**** RECORDS PROVIDED ****

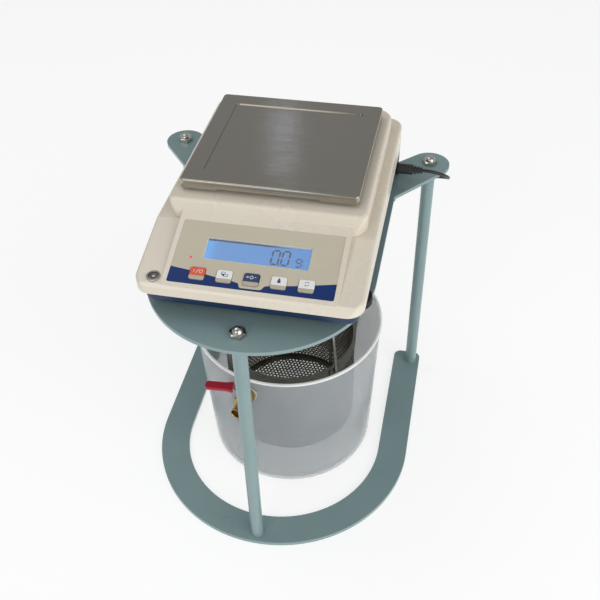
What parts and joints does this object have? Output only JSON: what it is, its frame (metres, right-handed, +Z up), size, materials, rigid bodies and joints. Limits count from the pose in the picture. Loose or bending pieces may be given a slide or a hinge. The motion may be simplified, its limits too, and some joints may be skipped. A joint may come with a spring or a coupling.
{
  "type": "benchtop density meter",
  "caption": "Density balance with a tilted keypad on a three-post steel stand, its under-hook carrying a wire bail and basket in a bucket with a drain valve.",
  "frame": {"origin": "on the bench, at the centre of the stand's outline seen from above", "axes": "+Z up, +X to the user's right, +Y away from the user, with the keypad at the -Y side"},
  "size_m": [0.3265, 0.3861, 0.4014],
  "materials": {
    "teal_paint": "satin powder coat",
    "polished_steel": "polished",
    "plain_steel": "plain",
    "black_plastic": "matt",
    "black_cord": "smooth",
    "blue_case": "fine texture",
    "cream_case": "fine texture",
    "overlay": "printed film",
    "clear_window": "glossy",
    "display": "lit",
    "circuit_board": "varnished",
    "key_white": "satin",
    "key_orange": "satin",
    "key_blue": "satin",
    "lamp": "clear",
    "vial_glass": "clear",
    "aluminium": "machined",
    "black_rubber": "matt",
    "pan_steel": "brushed",
    "wire_steel": "bright drawn",
    "basket_steel": "satin",
    "bucket_plastic": "translucent",
    "brass": "turned",
    "lever_steel": "pressed",
    "red_vinyl": "dipped",
    "pin_brass": "bright"
  },
  "bodies": {
    "stand": {"base_plate": "teal_paint", "top_plate": "teal_paint", "post_front": "teal_paint", "post_rear_right": "teal_paint", "post_rear_left": "teal_paint", "dome_nut_front": "polished_steel", "dome_nut_rear_right": "polished_steel", "dome_nut_rear_left": "polished_steel", "base_screws": "plain_steel", "case_screws": "plain_steel", "cell_screws": "plain_steel", "bubble_level_cup": "black_plastic", "dc_jack": "black_plastic", "dc_plug": "black_plastic", "key_switches": "black_plastic", "wall_adapter": "black_plastic", "power_cord": "black_cord", "cord_coil": "black_cord", "cord_tail": "black_cord", "coil_tie": "black_cord", "lower_case": "blue_case", "upper_housing": "cream_case", "panel_overlay": "overlay", "lcd_window": "clear_window", "lcd_module": "display", "display_board": "circuit_board", "main_board": "circuit_board", "power_led": "lamp", "bubble_level_vial": "vial_glass", "load_cell": "aluminium", "load_cell_block": "aluminium", "pan_bracket": "aluminium", "pan_support": "aluminium", "pan_pads": "black_rubber", "under_hook": "wire_steel", "adapter_pins": "pin_brass"},
    "pan": {"weighing_pan": "pan_steel"},
    "key_power": {"key_power": "key_orange"},
    "key_unit": {"key_unit": "key_white"},
    "key_tare": {"key_tare": "key_blue"},
    "key_print": {"key_print": "key_white"},
    "key_mode": {"key_mode": "key_white"},
    "foot_front_right": {"foot_front_right": "black_plastic"},
    "foot_front_left": {"foot_front_left": "black_plastic"},
    "foot_rear_right": {"foot_rear_right": "black_plastic"},
    "foot_rear_left": {"foot_rear_left": "black_plastic"},
    "bucket": {"bucket": "bucket_plastic", "valve_body": "brass", "valve_wall_nut": "brass", "valve_gaskets": "black_rubber", "valve_outlet": "brass"},
    "valve_lever": {"valve_ball": "brass", "valve_stem": "plain_steel", "valve_lever": "lever_steel", "lever_sleeve": "red_vinyl"},
    "bail": {"basket_bail": "wire_steel"},
    "basket": {"basket_wall": "basket_steel", "basket_bottom": "basket_steel", "basket_rim": "basket_steel", "bail_ears": "basket_steel"}
  },
  "joints": [
    {"name": "pan_lift", "type": "slide", "parent": "stand", "child": "pan", "axis": [0, 0, 1], "range_m": [0, 0.03]},
    {"name": "key_power_press", "type": "slide", "parent": "stand", "child": "key_power", "axis": [0, 0.299, -0.9542], "range_m": [0, 0.0005], "stiffness_N_per_m": 2000, "springref_m": -0.0002},
    {"name": "key_unit_press", "type": "slide", "parent": "stand", "child": "key_unit", "axis": [0, 0.299, -0.9542], "range_m": [0, 0.0005], "stiffness_N_per_m": 2000, "springref_m": -0.0002},
    {"name": "key_tare_press", "type": "slide", "parent": "stand", "child": "key_tare", "axis": [0, 0.299, -0.9542], "range_m": [0, 0.0005], "stiffness_N_per_m": 2000, "springref_m": -0.0002},
    {"name": "key_print_press", "type": "slide", "parent": "stand", "child": "key_print", "axis": [0, 0.299, -0.9542], "range_m": [0, 0.0005], "stiffness_N_per_m": 2000, "springref_m": -0.0002},
    {"name": "key_mode_press", "type": "slide", "parent": "stand", "child": "key_mode", "axis": [0, 0.299, -0.9542], "range_m": [0, 0.0005], "stiffness_N_per_m": 2000, "springref_m": -0.0002},
    {"name": "foot_front_right_turn", "type": "hinge", "parent": "stand", "child": "foot_front_right", "pos_m": [0.095, -0.08775, 0.33], "axis": [0, 0, 1], "range_deg": [-180, 180]},
    {"name": "foot_front_left_turn", "type": "hinge", "parent": "stand", "child": "foot_front_left", "pos_m": [-0.085, -0.08775, 0.33], "axis": [0, 0, 1], "range_deg": [-180, 180]},
    {"name": "foot_rear_right_turn", "type": "hinge", "parent": "stand", "child": "foot_rear_right", "pos_m": [0.095, 0.12625, 0.33], "axis": [0, 0, 1], "range_deg": [-180, 180]},
    {"name": "foot_rear_left_turn", "type": "hinge", "parent": "stand", "child": "foot_rear_left", "pos_m": [-0.085, 0.12625, 0.33], "axis": [0, 0, 1], "range_deg": [-180, 180]},
    {"name": "bucket_lift", "type": "slide", "parent": "stand", "child": "bucket", "axis": [0, 0, 1], "range_m": [0, 0.022]},
    {"name": "valve_turn", "type": "hinge", "parent": "bucket", "child": "valve_lever", "pos_m": [-0.0196, -0.09019, 0.16], "axis": [0, 0, 1], "range_deg": [-16, 74]},
    {"name": "bail_swing", "type": "hinge", "parent": "stand", "child": "bail", "pos_m": [0.005, 0.02225, 0.288], "axis": [0.6157, 0.788, 0], "range_deg": [-2.5, 2.5]},
    {"name": "basket_swing", "type": "hinge", "parent": "bail", "child": "basket", "pos_m": [0.005, 0.02225, 0.152], "axis": [0.788, -0.6157, 0], "range_deg": [-4, 4]}
  ]
}
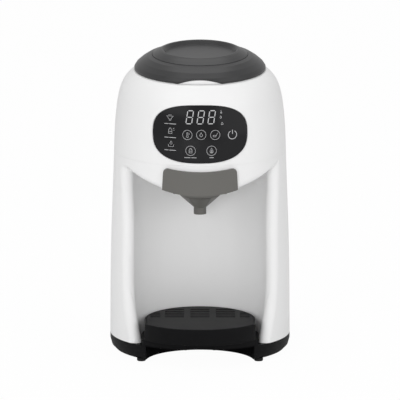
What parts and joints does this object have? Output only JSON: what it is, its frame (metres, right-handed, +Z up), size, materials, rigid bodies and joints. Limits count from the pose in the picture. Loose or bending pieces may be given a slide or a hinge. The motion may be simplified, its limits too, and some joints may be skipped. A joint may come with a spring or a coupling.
{
  "type": "baby formula maker",
  "caption": "Countertop machine that warms water, doses powder and mixes them through a funnel into a bottle standing on a drip tray; lid, tank, funnel and tray come off.",
  "frame": {"origin": "middle of the footprint on the resting plane", "axes": "+Z up, front with panel and bay towards -Y, +X to the right seen from the front"},
  "size_m": [0.1688, 0.25, 0.2898],
  "materials": {
    "white_shell": "semi-gloss moulded",
    "black_base": "satin moulded",
    "black_glass": "high gloss",
    "lid_grey": "satin moulded",
    "funnel_grey": "satin moulded",
    "smoke_clear": "clear smoky plastic",
    "inner_plastic": "plain moulded",
    "rubber_grey": "soft matt",
    "silicone": "soft milky",
    "steel": "bright",
    "aluminium": "cast",
    "board_green": "lacquered board",
    "white_gear": "plain moulded",
    "dark_part": "plain moulded"
  },
  "bodies": {
    "housing": {"front_head": "white_shell", "bay_ceiling": "white_shell", "bay_wall": "white_shell", "side_left": "white_shell", "side_right": "white_shell", "rear_housing": "white_shell", "base_tub": "black_base", "base_cover": "black_base", "feet": "rubber_grey", "base_screws": "steel", "control_panel": "black_glass", "display_board": "board_green", "digit_display": "dark_part", "buzzer": "dark_part", "main_board": "board_green", "power_board": "board_green", "board_standoffs": "inner_plastic", "water_heater": "aluminium", "heater_bracket": "inner_plastic", "thermostat": "steel", "water_pump": "dark_part", "suction_tube": "silicone", "pressure_tube": "silicone", "hot_water_tube": "silicone", "water_nozzle": "inner_plastic", "tank_socket": "dark_part", "tank_seal": "rubber_grey", "powder_hopper": "inner_plastic", "powder_chute": "inner_plastic", "gear_plate": "inner_plastic", "dosing_motor": "steel", "mains_inlet": "dark_part", "lid_hinge_bracket": "lid_grey", "lid_hinge_pin": "steel"},
    "lid": {"lid_ring": "lid_grey", "lid_insert": "lid_grey", "lid_liner": "lid_grey", "lid_seal": "silicone"},
    "dosing_drum": {"dosing_wheel": "white_gear", "stirrer": "white_gear", "wheel_shaft": "steel", "drive_gear": "white_gear"},
    "pinion": {"motor_pinion": "steel"},
    "funnel_drawer": {"funnel_cover": "funnel_grey", "mixing_funnel": "funnel_grey"},
    "drip_tray": {"drip_tray": "black_base"},
    "grille": {"tray_grille": "black_base"},
    "tank": {"water_tank": "smoke_clear", "tank_lid_pin": "steel"},
    "tank_lid": {"tank_lid": "smoke_clear"},
    "poppet": {"valve_poppet": "rubber_grey"}
  },
  "joints": [
    {"name": "lid_hinge", "type": "hinge", "parent": "housing", "child": "lid", "pos_m": [0, 0.03283, 0.274], "axis": [-1, 0, 0], "range_deg": [0, 85]},
    {"name": "dosing_spin", "type": "hinge", "parent": "housing", "child": "dosing_drum", "pos_m": [0, -0.032, 0.2], "axis": [0, 0, 1], "continuous": true},
    {"name": "pinion_spin", "type": "hinge", "parent": "housing", "child": "pinion", "pos_m": [0, -0.004, 0.192], "axis": [0, 0, 1], "continuous": true},
    {"name": "funnel_pull", "type": "slide", "parent": "housing", "child": "funnel_drawer", "axis": [0, -1, 0], "range_m": [0, 0.075]},
    {"name": "tray_pull", "type": "slide", "parent": "housing", "child": "drip_tray", "axis": [0, -1, 0], "range_m": [0, 0.08]},
    {"name": "grille_lift", "type": "slide", "parent": "drip_tray", "child": "grille", "axis": [0, 0, 1], "range_m": [0, 0.03]},
    {"name": "tank_lift", "type": "slide", "parent": "housing", "child": "tank", "axis": [0, 0, 1], "range_m": [0, 0.06]},
    {"name": "tank_lid_hinge", "type": "hinge", "parent": "tank", "child": "tank_lid", "pos_m": [0, 0.119, 0.2345], "axis": [-1, 0, 0], "range_deg": [0, 95]},
    {"name": "poppet_travel", "type": "slide", "parent": "tank", "child": "poppet", "axis": [0, 0, 1], "range_m": [-0.0015, 0]}
  ],
  "couplings": [
    {"joint": "pinion_spin", "follows": "dosing_spin", "ratio": -4},
    {"joint": "poppet_travel", "follows": "tank_lift", "ratio": -0.025}
  ]
}
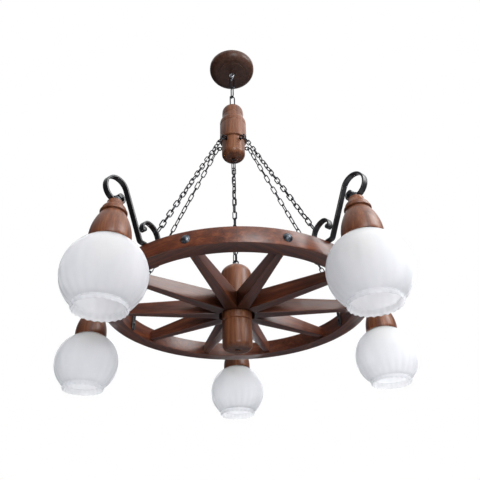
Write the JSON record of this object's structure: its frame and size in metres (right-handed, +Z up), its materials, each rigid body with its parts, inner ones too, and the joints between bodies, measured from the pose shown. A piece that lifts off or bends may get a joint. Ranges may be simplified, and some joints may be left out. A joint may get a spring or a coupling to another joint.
{
  "type": "wagon wheel chandelier",
  "caption": "Dark wooden wagon wheel chandelier hung on black chains, with opal glass globes on scrolled black iron arms",
  "frame": {"origin": "on the ceiling plane, midway between the two screw holes of the mounting strap", "axes": "+Z up, +X along the strap, away from the viewer is +Y"},
  "size_m": [0.8658, 0.8306, 0.9934],
  "materials": {
    "turned_wood": "satin",
    "black_iron": "satin",
    "zinc_steel": "satin",
    "opal_glass": "satin",
    "lampholder_plastic": "matte",
    "terminal_plastic": "matte"
  },
  "bodies": {
    "ceiling_plate": {"mounting_bracket": "zinc_steel", "ceiling_canopy": "turned_wood", "ceiling_hook": "zinc_steel", "hook_nuts": "zinc_steel", "terminal_block": "terminal_plastic"},
    "link_upper": {"top_link_upper": "black_iron"},
    "link_middle": {"top_link_middle": "black_iron"},
    "link_lower": {"top_link_lower": "black_iron"},
    "bobbin_eye": {"bobbin_top_eye": "black_iron"},
    "wheel": {"hanger_bobbin": "turned_wood", "chain_eyes": "black_iron", "centre_chain": "black_iron", "hub_barrel": "turned_wood", "hub_finial": "turned_wood", "hub_eye_bolt": "black_iron", "hub_nut": "zinc_steel", "rim": "turned_wood", "spoke_bolts": "zinc_steel", "arm_screws": "black_iron", "lamp_bolts": "zinc_steel", "suspension_chain_1": "black_iron", "suspension_chain_2": "black_iron", "suspension_chain_3": "black_iron", "suspension_chain_4": "black_iron", "suspension_chain_5": "black_iron", "spoke_1": "turned_wood", "spoke_2": "turned_wood", "spoke_3": "turned_wood", "spoke_4": "turned_wood", "spoke_5": "turned_wood", "spoke_6": "turned_wood", "spoke_7": "turned_wood", "spoke_8": "turned_wood", "spoke_9": "turned_wood", "spoke_10": "turned_wood", "arm_1": "black_iron", "arm_2": "black_iron", "arm_3": "black_iron", "arm_4": "black_iron", "arm_5": "black_iron", "cup_1": "turned_wood", "cup_2": "turned_wood", "cup_3": "turned_wood", "cup_4": "turned_wood", "cup_5": "turned_wood", "lampholder_1": "lampholder_plastic", "lampholder_2": "lampholder_plastic", "lampholder_3": "lampholder_plastic", "lampholder_4": "lampholder_plastic", "lampholder_5": "lampholder_plastic"},
    "ring_1": {"shade_ring_1": "lampholder_plastic"},
    "shade_1": {"globe_1": "opal_glass"},
    "ring_2": {"shade_ring_2": "lampholder_plastic"},
    "shade_2": {"globe_2": "opal_glass"},
    "ring_3": {"shade_ring_3": "lampholder_plastic"},
    "shade_3": {"globe_3": "opal_glass"},
    "ring_4": {"shade_ring_4": "lampholder_plastic"},
    "shade_4": {"globe_4": "opal_glass"},
    "ring_5": {"shade_ring_5": "lampholder_plastic"},
    "shade_5": {"globe_5": "opal_glass"}
  },
  "joints": [
    {"name": "hook_swing", "type": "hinge", "parent": "ceiling_plate", "child": "link_upper", "pos_m": [0, 0, -0.053], "axis": [-0.4226, 0.9063, 0], "range_deg": [-20, 20]},
    {"name": "link_upper_swing", "type": "hinge", "parent": "link_upper", "child": "link_middle", "pos_m": [0, 0, -0.0954], "axis": [0.9063, 0.4226, 0], "range_deg": [-20, 20]},
    {"name": "link_middle_swing", "type": "hinge", "parent": "link_middle", "child": "link_lower", "pos_m": [0, 0, -0.1382], "axis": [-0.4226, 0.9063, 0], "range_deg": [-20, 20]},
    {"name": "link_lower_swing", "type": "hinge", "parent": "link_lower", "child": "bobbin_eye", "pos_m": [0, 0, -0.181], "axis": [0.9063, 0.4226, 0], "range_deg": [-20, 20]},
    {"name": "bobbin_turn", "type": "hinge", "parent": "bobbin_eye", "child": "wheel", "pos_m": [0, 0, -0.1954], "axis": [0, 0, 1], "range_deg": [-45, 45]},
    {"name": "ring_1_drop", "type": "slide", "parent": "wheel", "child": "ring_1", "axis": [0, 0, -1], "range_m": [0, 0.06]},
    {"name": "globe_1_turn", "type": "hinge", "parent": "ring_1", "child": "shade_1", "pos_m": [-0.22218, -0.30581, -0.864], "axis": [0, 0, 1], "continuous": true},
    {"name": "ring_2_drop", "type": "slide", "parent": "wheel", "child": "ring_2", "axis": [0, 0, -1], "range_m": [0, 0.06]},
    {"name": "globe_2_turn", "type": "hinge", "parent": "ring_2", "child": "shade_2", "pos_m": [0.22218, -0.30581, -0.864], "axis": [0, 0, 1], "continuous": true},
    {"name": "ring_3_drop", "type": "slide", "parent": "wheel", "child": "ring_3", "axis": [0, 0, -1], "range_m": [0, 0.06]},
    {"name": "globe_3_turn", "type": "hinge", "parent": "ring_3", "child": "shade_3", "pos_m": [0.3595, 0.11681, -0.864], "axis": [0, 0, 1], "continuous": true},
    {"name": "ring_4_drop", "type": "slide", "parent": "wheel", "child": "ring_4", "axis": [0, 0, -1], "range_m": [0, 0.06]},
    {"name": "globe_4_turn", "type": "hinge", "parent": "ring_4", "child": "shade_4", "pos_m": [0, 0.378, -0.864], "axis": [0, 0, 1], "continuous": true},
    {"name": "ring_5_drop", "type": "slide", "parent": "wheel", "child": "ring_5", "axis": [0, 0, -1], "range_m": [0, 0.06]},
    {"name": "globe_5_turn", "type": "hinge", "parent": "ring_5", "child": "shade_5", "pos_m": [-0.3595, 0.11681, -0.864], "axis": [0, 0, 1], "continuous": true}
  ]
}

****

**INSTRUCTIONS TO FOLLOW**. Pick out the lines containing the string "between".

**SOLUTION TO THE PROBLEM**.
Write the JSON record of this object's structure: its frame and size in metres (right-handed, +Z up), its materials, each rigid body with its parts, inner ones too, and the joints between bodies, measured from the pose shown. A piece that lifts off or bends may get a joint. Ranges may be simplified, and some joints may be left out. A joint may get a spring or a coupling to another joint.
  "frame": {"origin": "on the ceiling plane, midway between the two screw holes of the mounting strap", "axes": "+Z up, +X along the strap, away from the viewer is +Y"},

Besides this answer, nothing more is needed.